INPUT:
◇ ◇ ◇ ◇ ◇ ◇ ◇
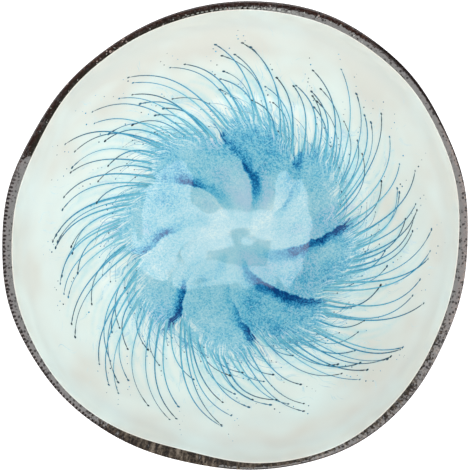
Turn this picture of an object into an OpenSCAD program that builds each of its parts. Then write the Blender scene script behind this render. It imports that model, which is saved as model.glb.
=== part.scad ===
◇ ◇ ◇ ◇ ◇ ◇ ◇
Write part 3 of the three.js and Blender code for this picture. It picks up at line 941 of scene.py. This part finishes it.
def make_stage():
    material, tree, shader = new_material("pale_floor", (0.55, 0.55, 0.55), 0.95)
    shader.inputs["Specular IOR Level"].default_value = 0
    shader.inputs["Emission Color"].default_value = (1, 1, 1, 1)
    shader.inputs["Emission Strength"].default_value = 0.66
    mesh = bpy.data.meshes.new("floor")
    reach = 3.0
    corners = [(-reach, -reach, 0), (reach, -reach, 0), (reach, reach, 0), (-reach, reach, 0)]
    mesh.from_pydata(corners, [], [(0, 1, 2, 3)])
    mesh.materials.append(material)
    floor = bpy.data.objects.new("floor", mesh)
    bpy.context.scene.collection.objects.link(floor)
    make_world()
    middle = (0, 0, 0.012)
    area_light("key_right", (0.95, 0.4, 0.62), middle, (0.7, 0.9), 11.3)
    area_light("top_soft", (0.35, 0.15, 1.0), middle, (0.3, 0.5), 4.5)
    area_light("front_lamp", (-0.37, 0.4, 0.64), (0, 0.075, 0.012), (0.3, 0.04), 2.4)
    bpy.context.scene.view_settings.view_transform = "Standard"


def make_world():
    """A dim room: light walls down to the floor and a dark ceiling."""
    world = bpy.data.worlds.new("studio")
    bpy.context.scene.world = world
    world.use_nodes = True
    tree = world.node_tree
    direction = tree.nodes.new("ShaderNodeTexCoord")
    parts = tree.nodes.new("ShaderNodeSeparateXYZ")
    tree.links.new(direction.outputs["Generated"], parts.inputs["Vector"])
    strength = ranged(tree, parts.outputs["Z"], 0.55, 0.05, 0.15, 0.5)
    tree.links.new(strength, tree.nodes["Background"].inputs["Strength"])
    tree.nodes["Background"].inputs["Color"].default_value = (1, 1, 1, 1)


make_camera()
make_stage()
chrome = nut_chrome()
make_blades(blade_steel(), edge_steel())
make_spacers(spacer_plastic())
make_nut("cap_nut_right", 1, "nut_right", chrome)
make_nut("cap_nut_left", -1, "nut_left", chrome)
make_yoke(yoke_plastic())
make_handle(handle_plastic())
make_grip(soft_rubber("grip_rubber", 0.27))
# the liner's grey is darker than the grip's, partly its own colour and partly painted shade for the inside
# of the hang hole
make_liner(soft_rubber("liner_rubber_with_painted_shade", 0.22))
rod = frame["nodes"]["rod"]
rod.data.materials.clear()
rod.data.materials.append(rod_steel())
◇ ◇ ◇ ◇ ◇ ◇ ◇
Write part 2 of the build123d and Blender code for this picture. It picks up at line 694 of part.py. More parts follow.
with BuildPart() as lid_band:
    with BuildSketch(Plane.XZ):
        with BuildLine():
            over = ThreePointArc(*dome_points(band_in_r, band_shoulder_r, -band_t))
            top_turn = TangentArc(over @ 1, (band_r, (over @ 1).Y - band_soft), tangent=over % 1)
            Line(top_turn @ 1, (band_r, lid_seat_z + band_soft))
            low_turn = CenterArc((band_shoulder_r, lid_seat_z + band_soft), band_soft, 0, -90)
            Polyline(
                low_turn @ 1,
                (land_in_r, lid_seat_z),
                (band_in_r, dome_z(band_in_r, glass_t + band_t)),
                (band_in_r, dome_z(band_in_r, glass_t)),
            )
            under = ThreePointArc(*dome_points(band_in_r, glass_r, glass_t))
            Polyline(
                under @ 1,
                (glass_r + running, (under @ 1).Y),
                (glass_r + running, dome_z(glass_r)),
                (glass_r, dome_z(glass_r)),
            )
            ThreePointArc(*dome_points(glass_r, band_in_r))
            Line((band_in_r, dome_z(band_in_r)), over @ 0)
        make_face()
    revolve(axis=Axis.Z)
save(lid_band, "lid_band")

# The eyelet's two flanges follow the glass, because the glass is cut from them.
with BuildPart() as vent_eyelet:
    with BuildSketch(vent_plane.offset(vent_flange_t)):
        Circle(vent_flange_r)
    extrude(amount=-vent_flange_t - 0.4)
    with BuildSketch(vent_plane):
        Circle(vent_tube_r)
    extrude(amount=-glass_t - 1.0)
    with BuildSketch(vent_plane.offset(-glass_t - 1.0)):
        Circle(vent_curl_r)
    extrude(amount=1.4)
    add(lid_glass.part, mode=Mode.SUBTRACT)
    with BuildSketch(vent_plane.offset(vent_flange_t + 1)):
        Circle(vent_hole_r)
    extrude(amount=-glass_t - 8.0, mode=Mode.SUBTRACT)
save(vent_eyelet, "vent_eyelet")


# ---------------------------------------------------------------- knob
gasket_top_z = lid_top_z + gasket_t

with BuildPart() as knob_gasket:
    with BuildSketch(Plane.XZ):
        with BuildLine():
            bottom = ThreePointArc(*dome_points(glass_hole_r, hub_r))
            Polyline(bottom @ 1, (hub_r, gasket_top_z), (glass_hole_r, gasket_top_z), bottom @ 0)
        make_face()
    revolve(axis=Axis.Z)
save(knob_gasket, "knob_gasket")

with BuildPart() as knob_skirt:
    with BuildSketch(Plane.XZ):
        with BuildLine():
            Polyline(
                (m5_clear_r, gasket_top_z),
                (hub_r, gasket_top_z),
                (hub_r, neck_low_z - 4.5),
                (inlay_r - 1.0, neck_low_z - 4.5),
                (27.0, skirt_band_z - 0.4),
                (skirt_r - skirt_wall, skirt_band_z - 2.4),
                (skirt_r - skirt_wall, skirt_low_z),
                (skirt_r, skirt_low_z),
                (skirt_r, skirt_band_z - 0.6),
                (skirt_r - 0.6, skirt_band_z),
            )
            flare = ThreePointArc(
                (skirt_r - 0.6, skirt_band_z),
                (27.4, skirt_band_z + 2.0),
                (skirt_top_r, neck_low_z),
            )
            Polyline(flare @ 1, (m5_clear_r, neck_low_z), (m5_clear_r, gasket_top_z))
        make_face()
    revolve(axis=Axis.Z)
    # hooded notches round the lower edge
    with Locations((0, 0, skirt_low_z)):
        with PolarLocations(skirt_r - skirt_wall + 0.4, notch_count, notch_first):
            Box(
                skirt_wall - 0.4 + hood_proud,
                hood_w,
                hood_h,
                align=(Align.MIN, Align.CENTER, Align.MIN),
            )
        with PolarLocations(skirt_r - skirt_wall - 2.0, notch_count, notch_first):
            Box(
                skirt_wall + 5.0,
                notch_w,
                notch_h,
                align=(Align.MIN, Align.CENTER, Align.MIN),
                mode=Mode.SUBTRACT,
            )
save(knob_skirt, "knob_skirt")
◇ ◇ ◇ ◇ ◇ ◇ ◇
OBJECTIVE:
Find each line in the records holding the string "parts" and show it.

SOLUTION BELOW:
Turn this picture of an object into an OpenSCAD program that builds each of its parts. Then write the Blender scene script behind this render. It imports that model, which is saved as model.glb.
    parts = tree.nodes.new("ShaderNodeSeparateXYZ")
    tree.links.new(direction.outputs["Generated"], parts.inputs["Vector"])
    strength = ranged(tree, parts.outputs["Z"], 0.55, 0.05, 0.15, 0.5)
Write part 2 of the build123d and Blender code for this picture. It picks up at line 694 of part.py. More parts follow.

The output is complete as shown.